- STATED PROBLEM: Pull out from the material below all lines with "frame".

┏━━

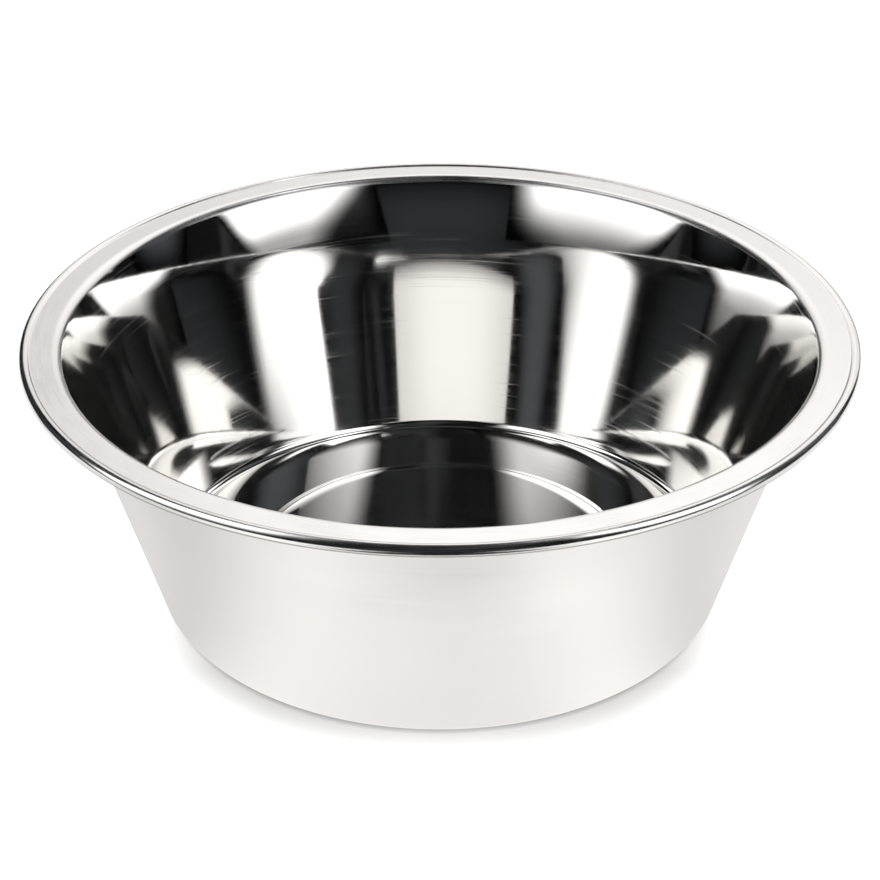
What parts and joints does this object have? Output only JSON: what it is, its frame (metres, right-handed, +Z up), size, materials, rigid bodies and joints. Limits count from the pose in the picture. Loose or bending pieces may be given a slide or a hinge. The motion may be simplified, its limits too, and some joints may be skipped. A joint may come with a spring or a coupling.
{
  "type": "pet bowl",
  "caption": "Round stainless steel dog bowl with sloping polished walls, a raised floor centre and a wide flat rim whose edge is rolled over a wire.",
  "frame": {"origin": "centre of the foot, on the surface the bowl stands on", "axes": "+Z up, along the bowl's axis, out of its mouth; X and Y are alike, and the picture looks along +Y"},
  "size_m": [0.28, 0.28, 0.0975],
  "materials": {
    "stainless_sheet": "mirror polished inside, fine satin outside and on the rim",
    "steel_wire": "drawn, bare"
  },
  "bodies": {
    "root": {"bowl_shell": "stainless_sheet", "rim_wire": "steel_wire"}
  },
  "joints": []
}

┗━━

- TASK RESPONSE:
What parts and joints does this object have? Output only JSON: what it is, its frame (metres, right-handed, +Z up), size, materials, rigid bodies and joints. Limits count from the pose in the picture. Loose or bending pieces may be given a slide or a hinge. The motion may be simplified, its limits too, and some joints may be skipped. A joint may come with a spring or a coupling.
  "frame": {"origin": "centre of the foot, on the surface the bowl stands on", "axes": "+Z up, along the bowl's axis, out of its mouth; X and Y are alike, and the picture looks along +Y"},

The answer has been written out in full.